それから、横浜ヒューマン・テクノランドというのが、横浜のほうのリハビリテーション財団というのがありまして、そちらのほうで、パシフィコ横浜で4回やっているのですが、こちらのほうも、横浜ラポールというのはリハビリテーション事業団がやっているのですけれども、出てくださいと。ふつうそういったところは展示会みたいなものなのですが、そういったものに出るときには例えば企業さんですと1コマ30万円とかね、お金を取られるのですが、我々の場合は出てくださいと言われて、なんか考えてくれというので、逆にお金をもらっていつも出しています。ふつうの他の団体、いわゆる市民活動をやっている団体はそんなに高くはないのですがいちおうお金を払っているらしいのですけれども、我々のほうはそういうところで逆にいただいちゃっているものですから、いろいろ一生懸命考えて、じゃあなんか、人がいっぱい集まってきて知ってもらうようなことをやろうよということで、例えばそういうところに我々の持っている機材を持って行って、例えば点字プリンタ、最近は小さいのがありますので、点字プリンタを持って行って、その場で名刺を、今はA4のシートで10枚できますので、ミシン目の入っているやつですね、ああいうのでやって。あるいは手持ちの名刺を数枚いただいて、その場で点字を入れてあげるとか。

そうすると、なんか特殊な機械を使う、まあプリンタ自体は特殊ですけれども、パソコンは手持ちのものを使っていますので、なんだ、こんなに簡単にできるのって驚かれる方もいらっしゃるし、それから例えばオペレートナビだとかラクラクマークとかそういうものを使って、それから障害者自身がそこに車椅子でいて操作をして、インターネットを見たりいろいろやっている。

そういうのをふつうに来られた方に見ていただくことで、いわゆる相互理解ということができるのではないかと思います。最近は地域の方が、横浜ラポールというのは障害者文化スポーツセンターとなっているのですが、地元の方もけっこう来られるものですから、やはり来られた方が、横浜の場合には各地域に地区センターというのがございまして、そちらのほうからやってくださいというものですから、そういった感じで地域住民の方の講習なんかもやっております。

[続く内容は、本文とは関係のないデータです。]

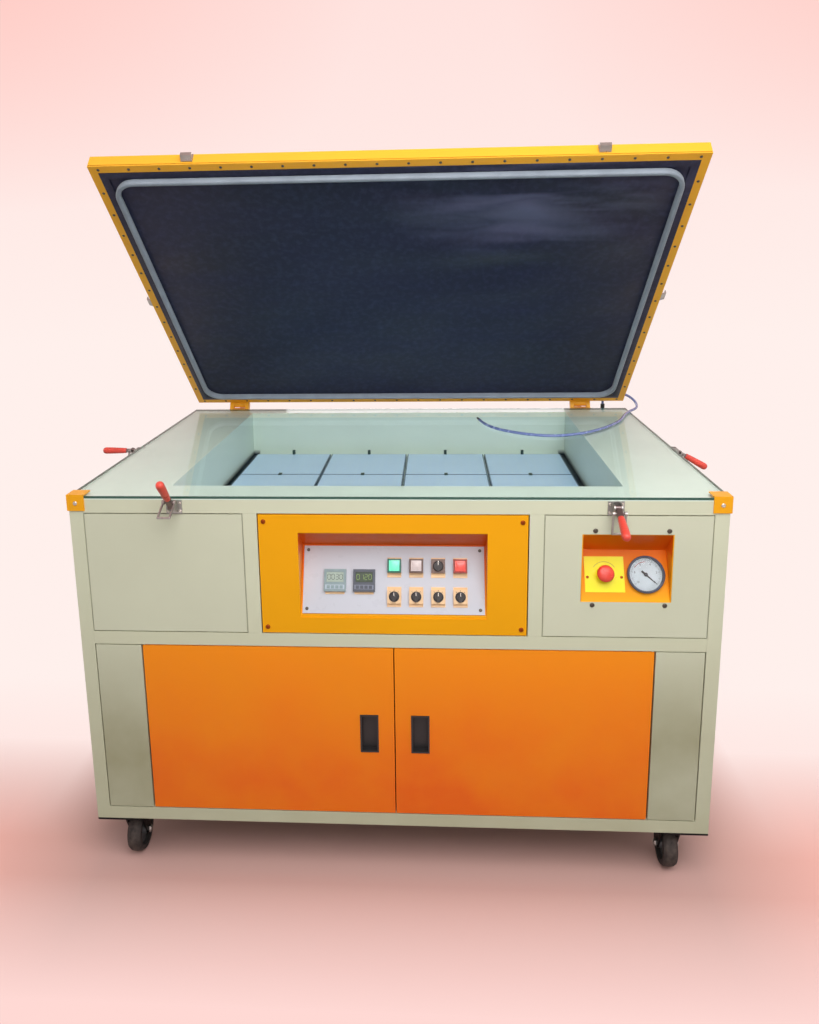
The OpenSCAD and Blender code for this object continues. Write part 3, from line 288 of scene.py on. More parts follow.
@dataclass(frozen=True)
class Finish:
    """A surface finish, which becomes one material."""

    name: str
    colour: Colour

    def make(self) -> bpy.types.Material:
        """Returns this finish's material, made at its first use.

        Returns:
            The material.
        """
        if self.name not in MADE:
            tree = Tree(f"{self.name}_finish")
            self.wire(tree)
            MADE[self.name] = tree.material
        return MADE[self.name]

    def wire(self, tree: Tree) -> None:
        """Sets up the nodes."""
        raise NotImplementedError


@dataclass(frozen=True)
class PowderCoat(Finish):
    """Baked paint with a fine orange peel, slow tone changes, and dirt mixed with painted shade that darkens
    it towards the bottom.
    """

    # The dirt's colour, which is also the colour of the painted shade low down.
    soil: Colour = (0.2, 0.15, 0.1)
    gloss: float = 0.42
    soiling: float = 0.35
    soil_from: float = 0.7
    soil_to: float = 0.05

    def tone(self, tree: Tree) -> Socket:
        """Gives the clean paint's slowly changing colour."""
        return tree.cloud(tree.noise(5.0, 5.0), self.colour, 0.97, 1.02)

    def wire(self, tree: Tree) -> None:
        """Sets up the paint's nodes.

        Args:
            tree: The material's node tree.
        """
        # Dirt and painted shade: the paint darkens in patches towards the bottom, for the lower parts' shade
        # as well as for dirt.
        height = tree.axes()[2]
        patches = tree.span(tree.noise(5.0), 0.0, 0.75)
        low = tree.times(tree.span(height, self.soil_from, self.soil_to), patches)
        dirty_and_shaded = tree.mix(tree.times(low, self.soiling), self.tone(tree), self.soil)
        specks = tree.span(tree.cells(210.0), 0.05, 0.02, 0.0, 0.22)
        dull = tree.noise(38.0, 3.0)
        tree.set(Base_Color=tree.mix(specks, dirty_and_shaded, deeper(self.soil, 0.7)))
        tree.set(Roughness=tree.span(dull, 0.3, 0.7, self.gloss - 0.05, self.gloss + 0.08))
        tree.set(Coat_Weight=0.06, Coat_Roughness=0.2, Specular_IOR_Level=0.3)
        tree.bump(tree.noise(520.0, 2.0), 0.00018, 0.5)


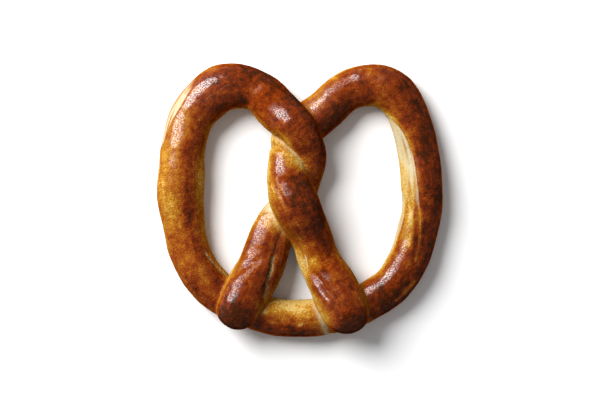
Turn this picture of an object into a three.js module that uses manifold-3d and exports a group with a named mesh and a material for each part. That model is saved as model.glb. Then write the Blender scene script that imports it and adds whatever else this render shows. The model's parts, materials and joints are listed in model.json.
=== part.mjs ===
// A soft pretzel: one rope of dough tied in a full twist, its two ends pressed on to the belly of
// the loop, baked lying flat. Millimetres, +Z up, feet towards -Y, origin at the centre of the base.

import * as THREE from "three";
import { mergeVertices } from "three/addons/utils/BufferGeometryUtils.js";
import Module from "manifold-3d";

// The section of the rope: a rounded dome that the dough's own weight has settled on the sheet.
const HEIGHT_SHARE = 0.86; // height of the free section over its width
const SAG = 1.8; // how far the section is pressed flat by the baking sheet
const UNDERSIDE_FULLNESS = 0.8; // below 1 the lower half is squarer than an ellipse

// Hand rolling leaves low swellings, each a wave that runs along the rope and winds round it.
const SWELLINGS = [
  { height: 0.22, wavelength: 57, turns: 2, phase: 0 },
  { height: 0.22, wavelength: 33, turns: -1, phase: 1.3 },
  { height: 0.14, wavelength: 22, turns: 1, phase: 4 },
];

// The facets.
const SIDES = 28;
const RING_STEP = 3.4;
const NOSE_RINGS = 5; // rings that round off each end of the rope
const NOSE_LENGTH = 9;

// The baking sheet, which cuts the underside flat.
const SHEET_WIDTH = 200;
const SHEET_DEPTH = 20;

// Stations along the rope, each [x, y, rope width, lift]. The lift is how far the centre line
// stands above the height at which the rope would lie on the sheet.
const LEFT_LEG = [
  [-36.25, -66.25, 20, 4.5], // the end of the rope
  [-32, -56, 22, 7.5], // left foot, on top of the belly
  [-24, -41.75, 24.75, 4.25],
  [-17.5, -27.25, 24, 1.2],
  [-12.75, -13.25, 22, 0.4],
];
const LEFT_STRAND = [
  [-4, -1.75, 19.5, 0], // under the right strand
  [2.5, 10.5, 17.75, 3],
  [4.75, 23.5, 18, 7.25],
  [-0.5, 36.5, 19.5, 12], // over the right strand
];
const LEFT_LOOP = [
  [-11, 45.75, 22.5, 6.5],
  [-20.75, 56.25, 21.75, 1.5],
  [-33, 59.5, 24.25, 0], // top of the left loop
  [-45.75, 55.75, 25, 0],
  [-56.5, 43.75, 23.5, 0],
  [-61.25, 27, 24, 0],
  [-62.5, 8.5, 25.25, 0], // middle of the left arm
  [-61.25, -11.5, 22.25, 0],
  [-56.5, -30.25, 22, 0],
  [-46.25, -45.75, 21.5, 0],
];
const BELLY = [
  [-32.5, -54.5, 20, 0],
  [-16.5, -60.75, 20.25, 0],
  [0, -62.25, 20, 0], // middle of the belly
  [17, -60.25, 20, 0],
  [32.25, -55, 20.5, 0],
];
const RIGHT_LOOP = [
  [47, -46, 21, 0],
  [57.25, -30.5, 21, 0],
  [62.75, -11.5, 21.25, 0],
  [64, 8.5, 22.25, 0], // middle of the right arm
  [60.75, 30.5, 21.25, 0],
  [54.25, 50, 22.25, 0],
  [45.75, 57.75, 23.25, 0],
  [36, 60.25, 22.25, 0], // top of the right loop
  [24, 56.5, 21, 0],
  [11.75, 45.75, 21.5, 0.5],
];
const RIGHT_STRAND = [
  [-1.25, 36, 24, 0], // under the left strand
  [-6.25, 25.25, 19, 5.5],
  [-6.5, 11.25, 21.75, 9],
  [-2.25, -2.25, 25, 9.75], // over the left strand
];
const RIGHT_LEG = [
  [4.75, -16.5, 22, 5.5],
  [10, -31.25, 22.25, 2.5],
  [16.5, -44, 24.5, 4.5],
  [23.5, -57.25, 24.5, 7.5], // right foot, on top of the belly
  [25.5, -68.5, 20.5, 4], // the other end of the rope
];
const ROPE = [LEFT_LEG, LEFT_STRAND, LEFT_LOOP, BELLY, RIGHT_LOOP, RIGHT_STRAND, RIGHT_LEG].flat();

// Where the crust tore, stretched or folded while the dough rose. Each line runs through points
// [station, degrees round the section], counted along ROPE from 0. Walking along the rope, 0
// degrees faces the right hand, 90 is the crest and 180 faces the left hand.
const GROOVES = [
  // The tear down the left leg.
  { depth: 1.2, reach: 2.4, line: [[1.6, 32], [1.95, 45], [2.45, 60], [3.05, 66], [3.8, 67]] },
  // The crease over the left knee.
  { depth: 0.8, reach: 2.4, line: [[1.8, 150], [2, 138], [2.35, 113], [2.6, 99]] },
  // The stretched skin outside the left shoulder.
  { depth: 0.5, reach: 3.4, line: [[12.1, 8], [12.8, 16], [13.5, 14], [13.9, 8]] },
  // The tear inside the left hip.
  { depth: 0.8, reach: 2.2, line: [[17, 131], [17.35, 137], [17.65, 149], [18, 158]] },
  // The fold over the right hip.
  { depth: 0.5, reach: 2.2, line: [[23.9, 43], [24.35, 56], [24.95, 66], [25.6, 75]] },
  // The wide band of stretched skin inside the right arm.
  { depth: 0.7, reach: 5, line: [[26.4, 122], [27, 130], [27.75, 136], [28.2, 143], [28.7, 160]] },
  // The fold down the right leg.
  { depth: 0.9, reach: 2.3, line: [[38.1, 64], [38.8, 50], [39.4, 50], [39.9, 63], [40.8, 79]] },
];

// The rope crosses itself, so it is swept as three lengths that each stay clear of themselves.
const LEFT_SPLICE = LEFT_LEG.length + LEFT_STRAND.length;
const RIGHT_SPLICE = ROPE.length - RIGHT_LEG.length - RIGHT_STRAND.length - 1;

const UP = new THREE.Vector3(0, 0, 1);

function centreHeight([, , width, lift]) {
  return (width * HEIGHT_SHARE) / 2 - SAG + lift;
}

// Both curves run through the same stations, so one value of t reads the place and the girth.
const centreLine = new THREE.CatmullRomCurve3(
  ROPE.map((station) => new THREE.Vector3(station[0], station[1], centreHeight(station))),
  false,
  "catmullrom",
);
const girthLine = new THREE.CatmullRomCurve3(
  ROPE.map((station) => new THREE.Vector3(station[2], station[2] * HEIGHT_SHARE, 0)),
  false,
  "catmullrom",
);
centreLine.arcLengthDivisions = ROPE.length * 20;
const ropeLength = centreLine.getLength();

function stationToDistance(station) {
  const lengths = centreLine.getLengths();
  return lengths[Math.round((station / (ROPE.length - 1)) * (lengths.length - 1))];
}

// How far the section has grown at a distance from the nearer end of the rope, from 0 to 1.
function noseTaper(distance) {
  const fromEnd = Math.min(distance, ropeLength - distance);
  const share = Math.min(fromEnd / NOSE_LENGTH, 1);
  return Math.sqrt(1 - (1 - share) ** 2);
}

function swelling(distance, angle) {
  const wave = ({ height, wavelength, turns, phase }) =>
    height * Math.sin((2 * Math.PI * distance) / wavelength + turns * angle + phase);
  return SWELLINGS.reduce((sum, swell) => sum + wave(swell), 0);
}

// Distance on the skin of the rope from a point of it to a groove's line, with the skin rolled out
// flat: x runs along the rope and y round it.
function distanceToLine(line, distance, angle, radius) {
  const here = new THREE.Vector3();
  const rolledOut = line.map(([station, degrees]) => {
    const turn = THREE.MathUtils.degToRad(degrees) - angle;
    const shortWay = Math.atan2(Math.sin(turn), Math.cos(turn));
    return new THREE.Vector3(stationToDistance(station) - distance, radius * shortWay, 0);
  });
  const nearest = new THREE.Vector3();
  const gaps = rolledOut.slice(1).map((end, i) =>
    new THREE.Line3(rolledOut[i], end).closestPointToPoint(here, true, nearest).length(),
  );
  return Math.min(...gaps);
}

function grooveDepth(distance, angle, radius) {
  const depths = GROOVES.map(({ depth, reach, line }) => {
    const gap = distanceToLine(line, distance, angle, radius);
    return depth * Math.exp(-((gap / reach) ** 2));
  });
  return Math.max(...depths);
}

// One ring of the rope: SIDES points round the centre line, at a distance along it.
function ringAt(distance) {
  const u = distance / ropeLength;
  const t = centreLine.getUtoTmapping(u);
  const centre = centreLine.getPoint(t);
  const along = centreLine.getTangent(t);
  const girth = girthLine.getPoint(t);
  const side = along.clone().cross(UP).normalize();
  const rise = side.clone().cross(along).normalize();
  const taper = noseTaper(distance);
  const ring = [];
  for (let i = 0; i < SIDES; i++) {
    const angle = (2 * Math.PI * i) / SIDES;
    const sine = Math.sin(angle);
    const fullness = sine < 0 ? Math.abs(sine) ** (UNDERSIDE_FULLNESS - 1) : 1;
    const bump = swelling(distance, angle) - grooveDepth(distance, angle, girth.x / 2);
    const across = (girth.x / 2 + bump) * taper * Math.cos(angle);
    const upward = (girth.y / 2 + bump) * taper * sine * fullness;
    ring.push(centre.clone().addScaledVector(side, across).addScaledVector(rise, upward));
  }
  return ring;
}

// Distances of the rings of one length: even steps, and a few closer rings round a free end.
function ringDistances(from, to) {
  const noseDistance = (i) => NOSE_LENGTH * (1 - Math.cos((Math.PI / 2) * (i / NOSE_RINGS)));
  const noses = Array.from({ length: NOSE_RINGS - 1 }, (_, i) => noseDistance(i + 1));
  const start = from === 0 ? NOSE_LENGTH : from;
  const end = to === ropeLength ? ropeLength - NOSE_LENGTH : to;
  const steps = Math.round((end - start) / RING_STEP);
  const even = Array.from({ length: steps + 1 }, (_, i) => start + ((end - start) * i) / steps);
  return [
    ...(from === 0 ? noses : []),
    ...even,
    ...(to === ropeLength ? noses.map((nose) => ropeLength - nose).reverse() : []),
  ];
}

// A closed tube: rings joined by quads, and a fan of triangles to a point at each end.
function sweep(from, to) {
  const rings = ringDistances(from, to).map(ringAt);
  const capPoint = (distance) => centreLine.getPoint(centreLine.getUtoTmapping(distance / ropeLength));
  const points = [...rings.flat(), capPoint(from), capPoint(to)];
  const [first, last] = [points.length - 2, points.length - 1];
  const lastRing = (rings.length - 1) * SIDES;
  const faces = [];
  for (let side = 0; side < SIDES; side++) {
    const next = (side + 1) % SIDES;
    for (let ring = 0; ring < rings.length - 1; ring++) {
      const [here, ahead] = [ring * SIDES, (ring + 1) * SIDES];
      faces.push(here + side, ahead + next, here + next, here + side, ahead + side, ahead + next);
    }
    faces.push(first, side, next, last, lastRing + next, lastRing + side);
  }
  const positions = new Float32Array(points.flatMap((point) => point.toArray()));
  const tube = new THREE.BufferGeometry();
  tube.setAttribute("position", new THREE.BufferAttribute(positions, 3));
  return tube.setIndex(faces);
}

const wasm = await Module();
wasm.setup();

function solidOf(geometry) {
  geometry.deleteAttribute("normal");
  geometry.deleteAttribute("uv");
  const merged = mergeVertices(geometry);
  return new wasm.Manifold(
    new wasm.Mesh({
      numProp: 3,
      vertProperties: merged.attributes.position.array,
      triVerts: new Uint32Array(merged.index.array),
    }),
  );
}

function geometryOf(solid) {
  const { vertProperties, triVerts } = solid.getMesh();
  const geometry = new THREE.BufferGeometry();
  geometry.setAttribute("position", new THREE.BufferAttribute(vertProperties, 3));
  geometry.setIndex(new THREE.BufferAttribute(triVerts, 1));
  geometry.computeVertexNormals();
  return geometry;
}

function bakingSheet() {
  return new THREE.BoxGeometry(SHEET_WIDTH, SHEET_WIDTH, SHEET_DEPTH).translate(0, 0, -SHEET_DEPTH / 2);
}

// The three lengths fuse where they touch, and what would sink into the sheet is cut off flat.
function bakedRope() {
  const leftSplice = stationToDistance(LEFT_SPLICE);
  const rightSplice = stationToDistance(RIGHT_SPLICE);
  const leftLeg = solidOf(sweep(0, leftSplice));
  const loops = solidOf(sweep(leftSplice, rightSplice));
  const rightLeg = solidOf(sweep(rightSplice, ropeLength));
  const dough = leftLeg.add(loops).add(rightLeg).subtract(solidOf(bakingSheet()));
  const geometry = geometryOf(dough);
  geometry.computeBoundingBox();
  const middle = geometry.boundingBox.getCenter(new THREE.Vector3());
  return geometry.translate(-middle.x, -middle.y, 0);
}

const crust = new THREE.MeshStandardMaterial({ color: 0x8a4413, roughness: 0.38, metalness: 0 });
const pretzel = new THREE.Mesh(bakedRope(), crust);
pretzel.name = "pretzel";

const group = new THREE.Group();
group.add(pretzel);
export default group;
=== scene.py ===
# %% [markdown]
# # A soft pretzel
#
# A soft pretzel is one rope of dough. Its ends are twisted round each other and pressed on to the
# belly of the loop, then it is dipped in lye and baked until it shines. The packed solid already has
# that rope, so this lesson gives it a skin: the torn and stretched places, the uneven browning with
# some painted shade in it, and the blistered gloss.

import json

import bpy
import numpy as np
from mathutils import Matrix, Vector, noise

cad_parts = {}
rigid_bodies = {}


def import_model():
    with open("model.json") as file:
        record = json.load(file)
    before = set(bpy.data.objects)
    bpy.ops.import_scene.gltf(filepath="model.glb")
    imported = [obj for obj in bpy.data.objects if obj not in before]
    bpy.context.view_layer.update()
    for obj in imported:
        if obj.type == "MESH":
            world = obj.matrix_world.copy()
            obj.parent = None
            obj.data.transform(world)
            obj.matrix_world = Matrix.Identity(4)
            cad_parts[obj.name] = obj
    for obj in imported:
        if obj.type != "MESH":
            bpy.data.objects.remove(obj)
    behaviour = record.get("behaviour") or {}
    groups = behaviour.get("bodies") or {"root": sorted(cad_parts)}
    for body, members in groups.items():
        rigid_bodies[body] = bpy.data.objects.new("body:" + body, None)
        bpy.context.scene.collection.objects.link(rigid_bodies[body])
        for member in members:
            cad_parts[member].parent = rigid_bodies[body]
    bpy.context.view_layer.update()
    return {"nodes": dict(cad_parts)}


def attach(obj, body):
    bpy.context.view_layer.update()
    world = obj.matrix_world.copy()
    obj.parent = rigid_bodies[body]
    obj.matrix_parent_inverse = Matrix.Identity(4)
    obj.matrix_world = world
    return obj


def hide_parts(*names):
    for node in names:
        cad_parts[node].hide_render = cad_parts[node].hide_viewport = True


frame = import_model()
MM = 0.001
scene = bpy.context.scene

# %% [markdown]
# ## The camera first
#
# The pretzel lies flat and is seen from straight above, so the camera hangs over the middle of it
# and looks down, with the tops of the loops at the top of the picture. A long lens far away keeps
# the raised feet and crossings from looking bigger than they are.

# %% Hang the camera over the pretzel
PICTURE_WIDTH = 314.1 * MM  # what the picture is wide, at the height where the rope is widest
ROPE_MIDDLE = 9 * MM
LENS = 100
SENSOR = 36
AIM = Vector((0.00015, 0.0001, 0))


def hang_camera():
    distance = PICTURE_WIDTH * LENS / SENSOR
    bpy.ops.object.camera_add(location=(AIM.x, AIM.y, ROPE_MIDDLE + distance), rotation=(0, 0, 0))
    camera = bpy.context.active_object
    camera.data.lens = LENS
    camera.data.sensor_width = SENSOR
    scene.camera = camera
    return camera


bpy.ops.object.select_all(action="DESELECT")
camera = hang_camera()
print("camera height in mm", round(camera.location.z / MM))

# %% [markdown]
# ## The route of the rope
#
# Every mark on a pretzel follows the rope: a stretch runs along it, a fold winds round it. So each
# point of the skin gets an address on the rope, which is a station number along it and an angle
# round it. The stations are the same ones that the solid was swept through.

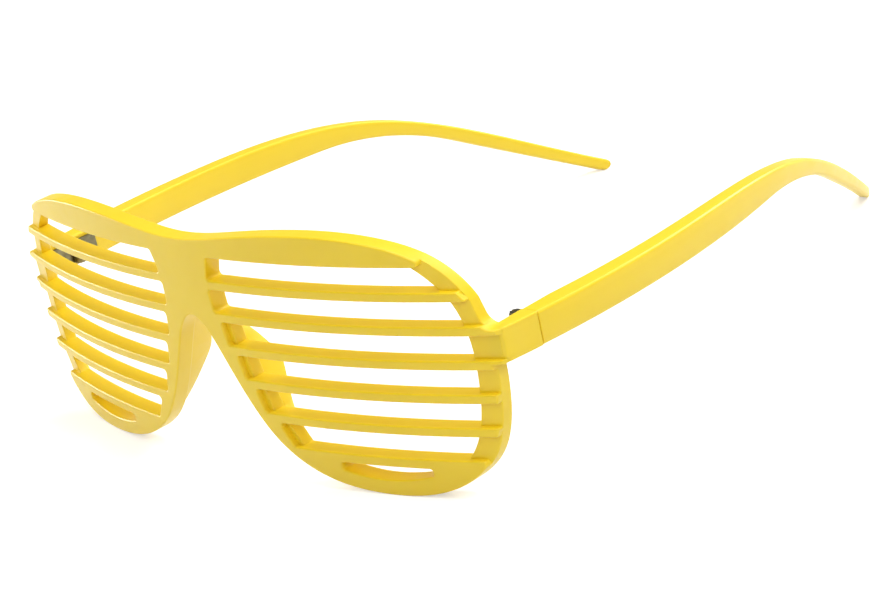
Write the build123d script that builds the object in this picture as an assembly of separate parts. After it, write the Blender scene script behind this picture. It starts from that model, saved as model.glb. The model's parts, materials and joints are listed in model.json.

以前はですね、神奈川県では、県のホームページなんかを作るときに、いちおうアクセシビリティ基準というのを2年前くらいに作ったんですよね。その前の、いわゆるアクセシビリティの基準を作成するのに、我々もいろいろ協力して、ちょうど僕らのところには全盲の人間もいるものですから、実際に使ったりしてどうですか、ということで、これくらいの分厚いファイルになって、神奈川県の情報課にはあります。ただそれがすべての部署でちゃんと配られているかどうかというのは我々は特にそこまで検証はしていませんが、一応そういった基準に対して協力もしております。また後で、パネルディスカッションのときにやりますが、こういった形でいろいろ講習とかを我々はやっております。

こういったところで終わらせていただきます。